Da una parte il ghiaccio del corpo, dall’altra la fantasia e l’immaginazione che sopravvivono. E’ come stare dentro due pezzi tagliati di te stessa. Forse la mia anima diventerà così forte da superare il corpo, da vincerlo e metterlo a tacere? Vorrei non aver paura del silenzio. O della vita, che è peggio. Frugo nei pensieri confusi della notte alla ricerca di un cammino, minato di parole e sguardi ed eventi, da percorrere non correndo ma passo dopo passo, come alzarsi da una sedia a rotelle e muovere con un piede l’aria intorno a sé!
Sono pronta a scoprire sul tappeto verde della mia esistenza il nuovo gioco che il destino mi ha imposto!
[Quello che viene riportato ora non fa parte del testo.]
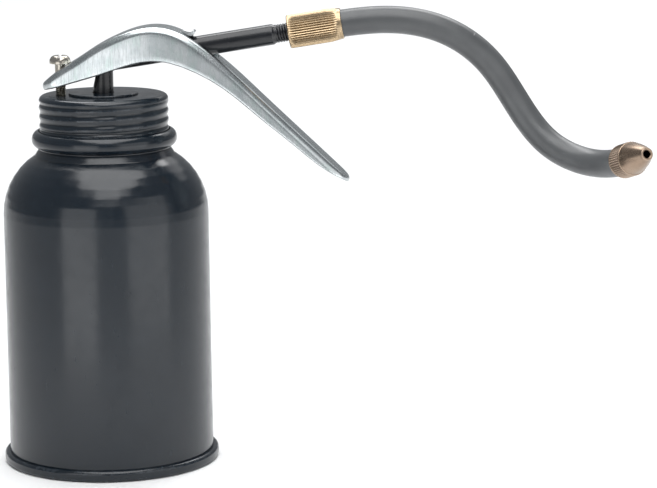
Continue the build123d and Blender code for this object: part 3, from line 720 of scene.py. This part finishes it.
def lever_plan(lever):
    """The plan's points all the way round, the inward direction at each, and the count of a half."""
    left = [TIP_ROUND * (k / END_STEPS) ** 1.6 for k in range(END_STEPS)]
    right = [lever.length - END_ROUND * (k / END_STEPS) ** 1.6 for k in range(END_STEPS)][::-1]
    middle = list(np.linspace(TIP_ROUND, lever.length - END_ROUND, 90))
    plan = np.array(lever_outline(lever, left + middle + right))
    for _ in range(6):
        plan[1:-1] = (plan[:-2] + 2 * plan[1:-1] + plan[2:]) / 4
    whole = np.concatenate([plan, (plan[1:-1] * (1, -1))[::-1]])
    run = np.roll(whole, -1, axis=0) - np.roll(whole, 1, axis=0)
    run /= np.linalg.norm(run, axis=1)[:, None]
    inward = np.stack([run[:, 1], -run[:, 0]], axis=1)
    return whole, inward, len(plan)


def channel_section():
    """Steps round the channel's section, from the web's top over the rim to its underside."""
    arc = [math.radians(90) * k / 7 for k in range(8)]
    wall = [k / 6 for k in range(1, 6)]
    return ([("bend", a) for a in arc] + [("wall", share) for share in wall]
            + [("rim", math.radians(180) * k / 6) for k in range(7)]
            + [("inner_wall", 1 - share) for share in wall]
            + [("inner_bend", a) for a in arc[::-1]])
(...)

Dentro di me, superando momenti terribili e schivando la voglia di morire, è rifiorito il bisogno di vivere. E ti ritrovi così, donna a metà, la tua testa funziona, il tuo cuore palpita per ogni emozione, ma il tuo corpo è fermo. Sei dentro un corpo che non sente i tuoi desideri, tu non senti di avere mani e piedi e non puoi più fare tutto quello che potevi fare. E allora scatta il miracolo, giochi d’astuzia e provi a non ricadere nei soliti errori; ma non è facile. Non è facile dirsi “ però posso mangiare e sorridere”.
Non è facile quando sei viva dentro e morta fuori. Non è facile, ma per una forza sconosciuta e misteriosa provi a fare sì che lo diventi a poco a poco, provi a fregare il destino che ti ha tirato un brutto scherzo. Provi a vivere e continui a sperare. Una cosa è certa: nonostante le mie funzioni non siano più quelle di una volta, posso dire che sono ancora una donna!
Donna “ senza corpo”, prigioniera di un sogno cattivo. Ma se da un ritaglio di vita riuscirò a dare un segnale, una rinnovata voglia di sperare, la forza per vivere e non mollare, avrò assolto il mio impegno, e un altro momento di questa vita così travagliata e così punita si sarà compiuto.